No es la primera vez que la Puerta del Sol se convierte en lugar de guerra. Tampoco lo fue el 2 de mayo de 1808. Cuentan que allá por 1520 en ella se alzó un castillo defensivo, con el que la sublevada comunidad madrileña protegía la ciudad de una posible incursión de los partidarios del emperador. El castillo en cuestión tenía un sol pintado en una de sus fachadas, del que para algunos deriva el nombre de la plaza. Hay otras teorías.
A lo largo del siglo XIX la plaza fue campo de batalla una y otra vez, con motivo de las revoluciones, asonadas y cuartelazos que jalonaron generosamente esa centuria convulsa, que tan mal conocemos y recordamos y que tanto explica de nuestros desencuentros actuales. En la Puerta del Sol y alrededores hubo cargas de caballería, se apostaron cañones, se alzaron enormes barricadas. También en el siglo XX vivió algún tumulto, aunque viera proclamarse sin violencia la República en abril de 1931.
Con esa extensa y turbulenta historia decidieron competir el otro día dos púgiles de dispar pegada, el ministro Bolaños y la superpresidenta Ayuso. Protagonizaron un duelo anunciado en el que la fuerza de choque no fueron los descamisados, ni los artilleros ni los guardias civiles que una y otra vez se batieron en aquellas refriegas decimonónicas, sino una jefa de protocolo y los miembros del séquito del ministro. Como es bien sabido, en la hora de la verdad, prevaleció el férreo brazo de la primera.
O no. La cosa depende, como todo últimamente, del relato y de quién lo fabrica. Para unos, con su audaz acción kamikaze el ministro inmolado habría puesto en evidencia el autoritarismo, la intransigencia y la deslealtad institucional de Ayuso. Para otros, con el placaje inapelable de la responsable protocolaria las huestes autonómicas habrían yugulado la intentona ministerial de deslucir y desbaratar el acto de celebración y enaltecimiento del madrileñismo combativo encarnado por la presidenta.
Permítase a este observador poco proclive al entusiasmo por ninguno de los dos bandos en disputa cuestionar amargamente ambas narraciones. Para un ministro es situación desairada la que buscó Bolaños con obstinación digna de mejor causa: si ya había una ministra representando al Gobierno de España —y además la más indicada, la jefa de las tropas cuyo desfile se iba a presidir desde la tribuna— ¿qué objeto real vinculado al interés general tenía emperrarse en estar en el acto y buscar un papel central que para más escarnio se le impidió por las bravas?
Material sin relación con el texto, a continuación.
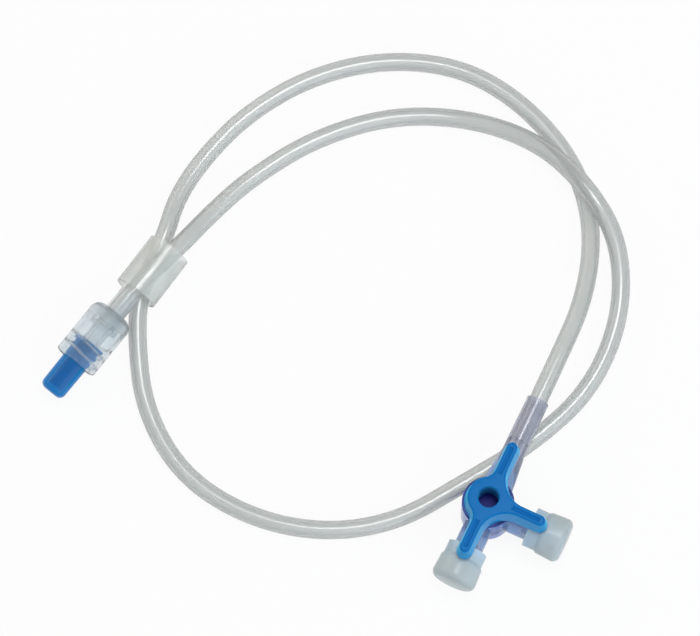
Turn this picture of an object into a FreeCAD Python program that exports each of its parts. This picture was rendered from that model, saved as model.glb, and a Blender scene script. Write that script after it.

Y para la presidenta de un Gobierno autonómico, que se precia además de regir los destinos de una Comunidad que es algo así como el escaparate de España, qué grosería innecesaria es poner un cancerbero para obstruir el paso a un miembro del Gobierno de la nación, a quien mucho más elegante e inteligente habría sido no hacerle pagar por su ávida búsqueda de los focos con una altivez que las personas juiciosas saben ahorrarse.
Cabe suponer que ambos ven réditos en el tosco rifirrafe que buscaron y sostuvieron hasta el final. Para Ayuso, el gesto de maltratar al edecán monclovita puede atraer votos indecisos entre ella y Vox. Para el ministro socialista, su asalto repelido al bastión popular madrileño podría ser un empujón al siempre renqueante PSM para adelantar a Más Madrid y hacerse con el pobre consuelo de quedar segundón tras la reina del mambo.
Si era ese el cálculo más habrá pescado la presidenta que el ministro, pero en cualquier caso de trata de un lúgubre botín. Porque lo que el 2 de mayo debería haber sido el centro no son las agallas de uno u otra ni sus cálculos partidistas, sino honrar el sacrificio histórico de los madrileños frente al poder abusivo. Me obliga a decirlo la Orden del 2 de mayo de la que me honro en ser miembro. Aunque no me inviten a un sarao que prefieren que sea una reyerta sectaria, y no la fiesta común de todos.